Die Gefühle von Selbstständigkeit und Stärke kann sich jedoch als trügerisch erweisen und in der Realität zu Ausgrenzung, Isolation und Kontrollverlust führen. Darauf anspielend verfolgt die Ausstellung zwei Stränge, die sich nach der „Dekonstruktion des Subjekts“ mit dem Phänomen der Trauer, Sorge und der Erinnerung beschäftigen, noch bevor jemand oder etwas stirbt oder vergeht. Trauer bestimmt die Position eines europäischen Subjekts, das die Erinnerung an den Anderen bewahren will und als solches um den Anderen trauert, ihn aber gleichzeitig nicht vollständig verinnerlichen kann. In dieser Ambiguität ist das Subjekt ein trauerndes Subjekt, weil es zu seiner Struktur gehört, das Verlorene zu verarbeiten oder zu betrauern. Trauern wirft ebenso die Frage nach der Einstellung zu dem auf, was außerhalb des Subjekts existiert: Das heißt, ob wir mit Verlusten besser umgehen können, indem wir sie verinnerlichen, was bedeutet, den Anderen zu „verschlingen“, oder indem wir jede Beziehung verweigern, das heißt, es vergessen lassen.

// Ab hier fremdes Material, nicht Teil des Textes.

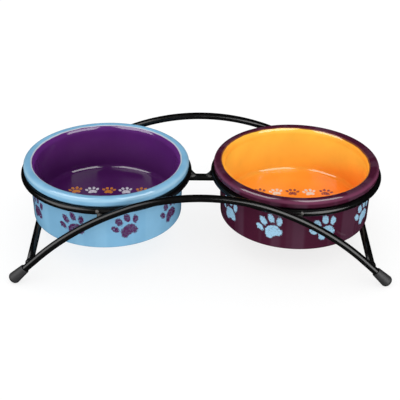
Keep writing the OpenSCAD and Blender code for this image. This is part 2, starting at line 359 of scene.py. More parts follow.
# %% Colours of the outside
# Features of the noise to the wall's radius, its values where a painted reflection streak starts and is full,
# and its share
STREAKS_PER_RADIUS, STREAK_FROM, STREAK_FULL, STREAK_SHARE = 3.4, 0.5, 0.62, 0.5
# Height of the bead's middle, how far from it the painted highlight ends and is full, and its share there
BEAD_H, BEAD_END, BEAD_FULL, BEAD_HIGHLIGHT_SHARE = 63.7, 1.9, 0.2, 0.9
BEAD_FROM_R, BEAD_TO_R = 57.0, 58.4


def wall_colour(material, at, outside, reflection_streaks, bead, chalk, on_wall):
    """Colours of the outside, its painted reflection streaks, the chalk and the painted highlight on the
    bead.
    """
    streaks = add(material, "TexNoise", {"Vector": at["way"], "Scale": STREAKS_PER_RADIUS, "Detail": 2.0,
                  "Roughness": 0.6})
    on_reflection_streak = add(material, "MapRange", {0: streaks, 1: STREAK_FROM, 2: STREAK_FULL, 3: 0.0, 4: STREAK_SHARE},
                 interpolation_type="SMOOTHSTEP")
    colour = add(material, "Mix", {0: on_reflection_streak, 6: linear(outside), 7: linear(reflection_streaks)}, **RGB)
    colour = add(material, "Mix", {0: on_wall, 6: colour, 7: linear(chalk)}, **RGB)

    off_bead = add(material, "Math", {0: at["height"], 1: BEAD_H}, operation="SUBTRACT")
    off_bead = add(material, "Math", {0: off_bead}, operation="ABSOLUTE")
    bead_highlight = add(material, "MapRange", {0: off_bead, 1: BEAD_END, 2: BEAD_FULL, 3: 0.0, 4: BEAD_HIGHLIGHT_SHARE},
                  interpolation_type="SMOOTHSTEP")
    far_out = add(material, "MapRange", {0: at["radius"], 1: BEAD_FROM_R, 2: BEAD_TO_R})
    bead_highlight = add(material, "Math", {0: bead_highlight, 1: far_out}, operation="MULTIPLY")
    return add(material, "Mix", {0: bead_highlight, 6: colour, 7: linear(bead)}, **RGB)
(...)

Genau dieses Paradox oder die „Logik der Trauer“ spiegelt sich in den Schriften von Jacques Derrida (z.B. „The Work of Mourning“) wider, der dieses Phänomen als unauflösbare Aporie bezeichnet, aus der es keinen Ausweg gibt. Aber gerade dadurch bringt sie alle Überlegungen, alle Zweifel und alle Möglichkeiten in einen Umlauf - in den „unmöglichen Kreislauf der Trauer“ -, der ihr erst ihren Sinn verleiht. Das "Gesetz der Trauer" im Gegensatz zur Freud’schen "Arbeit am Trauern" ist also eine unendliche Herausforderung und kann auch durch die Kraft und Energie eines Bildes ausgedrückt und bewältigt werden. Das Bild des Verlorenen im zeitgenössischen Arkadien - und hier ist wohl auch Europa mit seinen aktuellen Verlusten und Ängsten gemeint - stellt das Gesetz der Trauer dar. Das Bild - so der Philosoph - stellt das Gesetz des Toten, und hier des Abwesenden, auf und stellt den Menschen, der das Bild sieht, vor dieses Gesetz. Denn wir schauen nicht nur das Bild an, sondern das Bild schaut uns an. Und das ist, nach Derrida, sein Recht. Repräsentation ist hier keine reproduzierende Re-Präsentation, sondern eine Wiederherstellung der Präsenz des Verlorenen. Genau darin liegt die Stärke der in dieser Ausstellung gezeigten Werke.